ZIMBABWE’S micro-finance institutions (MFIs) total loans registered a 14,2% growth to US$173,3 between September 2014 and September 2015, official figures show.
The number of licenced players increased to 155 from 135 in the period under review, as government’s national financial inclusion strategy bears fruit.
Statistics obtained from Reserve Bank of Zimbabwe (RBZ) governor John Mangudya’s 2016 Monetary Policy Statement show that three deposit taking microfinance institutions namely, Getbucks Financial Services Ltd, African Century Leasing Company and Collarhedge Finance (Private) Ltd were licenced in the last quarter of 2015 Mangudya said the entrance of more players in the financial sector bodes well for its efforts to promote the deepening of financial markets at a time the banking sector’s capitalisation levels continued to improve from US$811,2 million as at December 31 2014 to US$982,5 million as at December 31 2015 and remained profitable, with a reported aggregate net profit of US$127,47 million for the year ended December 31 2015. A total of 15 out of 18 operating banking institutions recorded profits.

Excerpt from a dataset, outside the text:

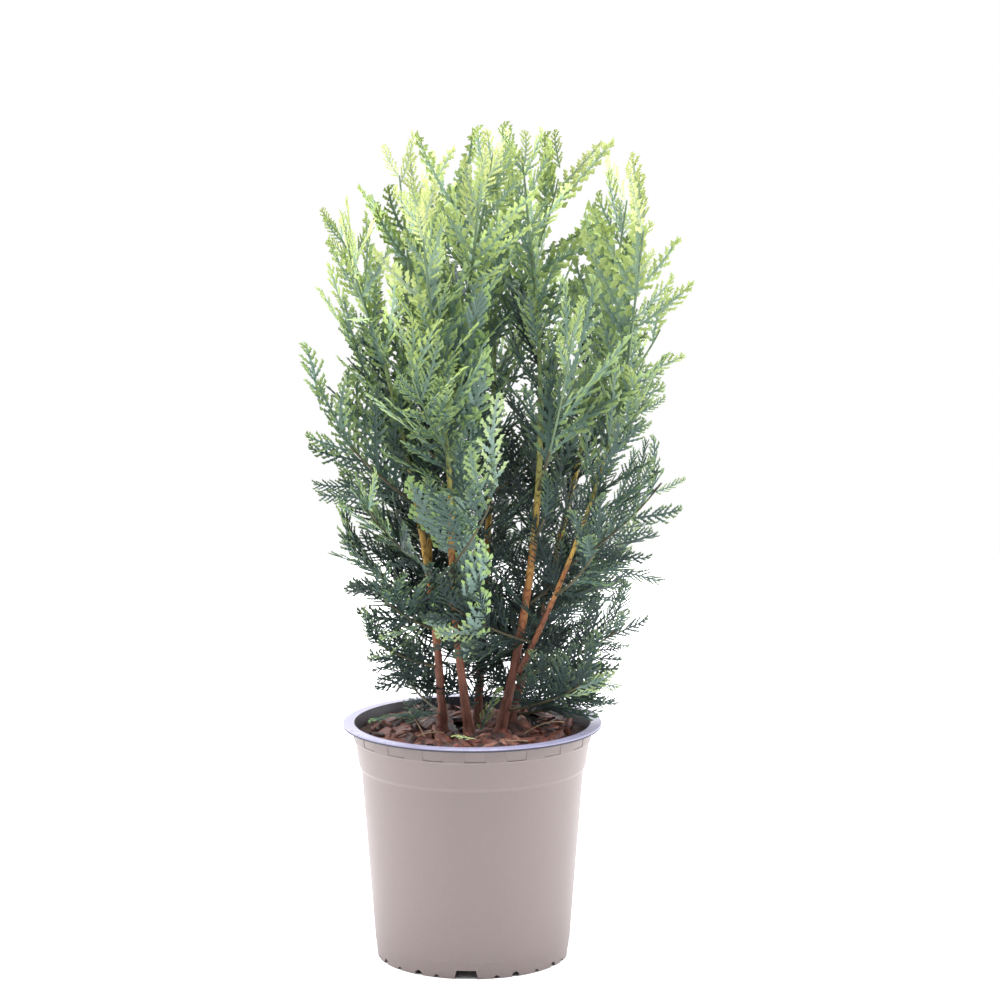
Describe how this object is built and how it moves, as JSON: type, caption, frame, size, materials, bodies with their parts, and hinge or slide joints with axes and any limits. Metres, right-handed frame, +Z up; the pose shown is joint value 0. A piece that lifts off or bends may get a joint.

Mangudya said total loans in issue by MFIs also went up to average US$1,18 million per MFI from US$1,12 million per institution the previous year.
The average loan amounts went up from US$589,41 for the 257 loans that were issued as at September 2014 to US$773,47 for the 224 055 loans that were issued as at September 2015.
The number of people doing business with MFIs have however diminished steadily between September 2015 and September 2015, from 220 357 clients to 198 378.
Total assets for MFIs went down from US$210 million in September 2014 to US$202,7 million in December 2014 and further down to US$202,6 in March 2015, before growing marginally to US$202,8 million in June 2015. In September 2015, the total assets went down to US$207,7 million.
Mangudya said micro-finance was by nature targeted at low-income households and micro, small and medium enterprises (bottom of the pyramid).
“Accordingly micro-finance is highly relevant to the Zimbabwean macroeconomic context where the majority of the population falls in the low-income segment, and the business landscape is now tilted towards small scale enterprises,” said the central bank chief.
This comes after 2011 and 2014 FinScope Consumer Survey and the 2012 FinScope SMME Survey revealed that 23% of Zimbabwe’s adult population was financially excluded, only 30% made use of banking services as at 2014 and only 14% are banked.
Going forward, MFIs must prime their operations and governance structures in order to qualify to access funding from Zimbabwe Microfinance Wholesale Fund at concessionary interest rates, Mangudya said.
“The Zimbabwe Micro-finance Wholesale Facility commenced operations in 2012 and was established to provide affordable funding for on-lending to MFIs,” he said.
Mangudya said MFIs and moneylenders must be responsible in their lending activities and should lower their interest rates to avoid condemning borrowers into debt traps.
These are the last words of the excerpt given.